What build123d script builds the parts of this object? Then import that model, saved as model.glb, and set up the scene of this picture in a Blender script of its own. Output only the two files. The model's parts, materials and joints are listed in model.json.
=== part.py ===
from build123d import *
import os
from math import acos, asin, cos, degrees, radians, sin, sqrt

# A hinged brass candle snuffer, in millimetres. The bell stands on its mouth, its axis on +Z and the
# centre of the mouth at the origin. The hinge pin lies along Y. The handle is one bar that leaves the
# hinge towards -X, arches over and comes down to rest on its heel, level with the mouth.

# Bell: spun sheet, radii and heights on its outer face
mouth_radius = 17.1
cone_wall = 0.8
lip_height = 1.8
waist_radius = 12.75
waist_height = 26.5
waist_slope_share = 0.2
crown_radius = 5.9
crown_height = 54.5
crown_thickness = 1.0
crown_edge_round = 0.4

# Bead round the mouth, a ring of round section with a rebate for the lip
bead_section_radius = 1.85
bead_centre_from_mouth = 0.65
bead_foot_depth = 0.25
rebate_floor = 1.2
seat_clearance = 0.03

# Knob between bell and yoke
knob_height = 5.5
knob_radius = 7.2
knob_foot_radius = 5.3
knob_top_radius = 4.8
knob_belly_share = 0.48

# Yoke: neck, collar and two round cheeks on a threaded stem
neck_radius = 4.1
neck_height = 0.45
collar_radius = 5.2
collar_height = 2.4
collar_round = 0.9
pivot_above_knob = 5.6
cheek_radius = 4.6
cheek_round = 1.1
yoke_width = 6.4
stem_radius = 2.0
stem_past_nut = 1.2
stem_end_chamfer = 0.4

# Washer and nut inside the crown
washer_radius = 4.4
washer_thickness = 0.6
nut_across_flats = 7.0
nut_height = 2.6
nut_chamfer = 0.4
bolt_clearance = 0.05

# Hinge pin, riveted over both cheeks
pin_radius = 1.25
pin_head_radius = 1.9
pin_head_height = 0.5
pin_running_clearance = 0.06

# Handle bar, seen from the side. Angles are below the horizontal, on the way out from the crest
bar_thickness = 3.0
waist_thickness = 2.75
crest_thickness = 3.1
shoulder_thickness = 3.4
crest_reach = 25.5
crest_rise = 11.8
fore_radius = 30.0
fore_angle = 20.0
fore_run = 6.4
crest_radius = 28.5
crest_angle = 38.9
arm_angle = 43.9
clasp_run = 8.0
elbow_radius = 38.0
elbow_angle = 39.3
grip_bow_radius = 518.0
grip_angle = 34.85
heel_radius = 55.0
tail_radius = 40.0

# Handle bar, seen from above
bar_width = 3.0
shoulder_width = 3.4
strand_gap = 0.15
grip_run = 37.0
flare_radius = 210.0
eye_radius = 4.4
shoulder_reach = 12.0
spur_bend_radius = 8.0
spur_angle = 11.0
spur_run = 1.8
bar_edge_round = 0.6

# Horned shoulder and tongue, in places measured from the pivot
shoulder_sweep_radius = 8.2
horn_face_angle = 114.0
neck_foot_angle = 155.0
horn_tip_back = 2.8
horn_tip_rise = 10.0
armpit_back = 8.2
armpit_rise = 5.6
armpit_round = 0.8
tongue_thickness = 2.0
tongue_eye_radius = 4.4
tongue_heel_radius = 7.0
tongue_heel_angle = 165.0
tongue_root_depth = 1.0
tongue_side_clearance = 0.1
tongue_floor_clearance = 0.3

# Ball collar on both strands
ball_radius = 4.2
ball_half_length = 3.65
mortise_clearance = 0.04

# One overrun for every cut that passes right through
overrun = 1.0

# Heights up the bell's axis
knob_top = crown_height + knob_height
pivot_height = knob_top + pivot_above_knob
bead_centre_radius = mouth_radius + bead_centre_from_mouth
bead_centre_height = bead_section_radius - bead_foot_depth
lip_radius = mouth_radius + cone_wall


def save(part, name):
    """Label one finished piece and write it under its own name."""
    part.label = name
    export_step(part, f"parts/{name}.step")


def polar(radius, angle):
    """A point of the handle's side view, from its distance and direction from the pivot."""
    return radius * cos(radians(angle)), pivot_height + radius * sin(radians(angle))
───
**Your task**
Which lines in the data above contain "that"? Show each one.

**Written solution**
What build123d script builds the parts of this object? Then import that model, saved as model.glb, and set up the scene of this picture in a Blender script of its own. Output only the two files. The model's parts, materials and joints are listed in model.json.
# centre of the mouth at the origin. The hinge pin lies along Y. The handle is one bar that leaves the
# One overrun for every cut that passes right through